The drug court brought an invaluable volunteer to the center.

Candice Simmons, who serves as coordinator of care and transportation for both outreach and sober living participants, was the first graduate of Jackson County Drug Court. She began working with Hope House as part of her program.

“She also co-facilitates, along with Jessica, our 12-step program,” Adkins said. “She’s another example of giving back after receiving the help she needed.”

Financial support has been given by Ravenswood Freewill Baptist Church and several other area churches. Grants from The Sisters Health Fund, Walmart and Jackson County Community Foundation also have been obtained. Fundraisers occur upon occasion as well.

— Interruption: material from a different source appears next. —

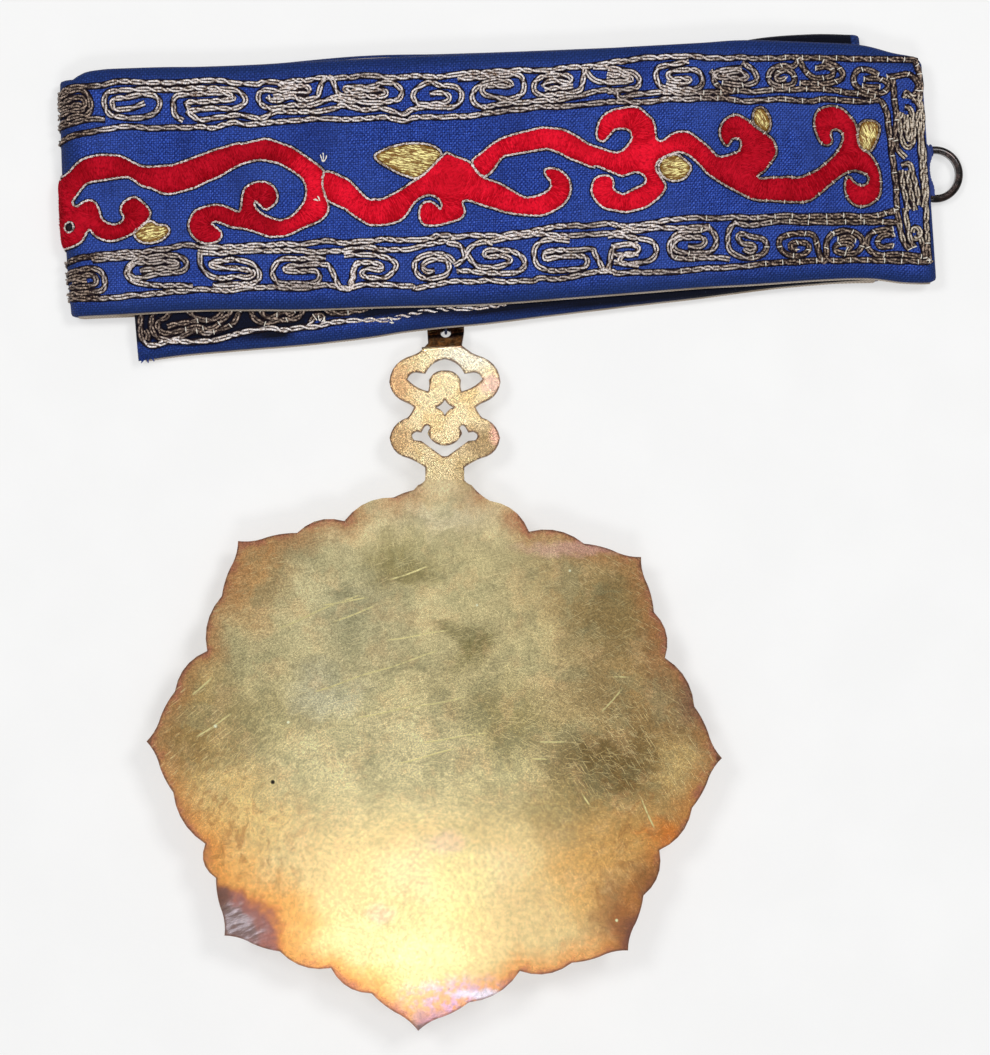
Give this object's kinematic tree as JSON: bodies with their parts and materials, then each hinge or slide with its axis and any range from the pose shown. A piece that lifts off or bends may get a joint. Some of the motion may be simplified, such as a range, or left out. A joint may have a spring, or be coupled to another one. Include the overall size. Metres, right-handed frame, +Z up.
{
  "type": "order badge on a folded neckband",
  "caption": "Lobed star badge lying back up, with a pierced hanger, under a folded embroidered neckband that ends in a small ring.",
  "frame": {"origin": "centre of the bounding box on the table that the badge and band lie on", "axes": "+Z up from the table, +Y from the badge towards the band, +X to the ring end of the band"},
  "size_m": [0.1662, 0.1825, 0.0103],
  "materials": {
    "gilt_brass": "tarnished and scratched gilt",
    "blue_cloth": "fine weave under couched metal thread",
    "fawn_lining": "plain weave",
    "dark_ring": "dark, worn",
    "hook_wire": "dull wire",
    "navy_thread": "twisted thread"
  },
  "bodies": {
    "root": {"badge": "gilt_brass", "neckband": "blue_cloth", "band_lining": "fawn_lining", "closing_ring": "dark_ring", "closing_hook": "hook_wire", "badge_loop": "navy_thread"}
  },
  "joints": []
}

The National Health Emergency Grant made it possible to hire a day shift house monitor, Brittany Myles. Adkins said Myers is in long-term recovery, being sober for almost two years.

“We provide food and clothing when needed, along with transportation,” stated Adkins. “When the local hotel burned down, we worked to find shelter for several people. We are there for needs.

Sometimes for an addict, that’s just sharing a pizza at Riverfront Park and talking. My husband and I, and all of those who work here, have been where these people are right now. We know what they’re going through so it’s easier for us to build trust.’

For Adkins, the mission of Hope House is quite simple.

“We meet you wherever you are, to help you get whatever you need to make the next best decision,” she said. “Our dream is to build a much larger facility to be able to reach more people.”

To celebrate the two-year anniversary of Hope House, there will be a celebration on the courthouse lawn on Friday, May 14, from 11 a.m.-5 p.m. There will be a hot dog lunch sale with delivery in the Ripley area, raffles and bake sales, along with activities for children.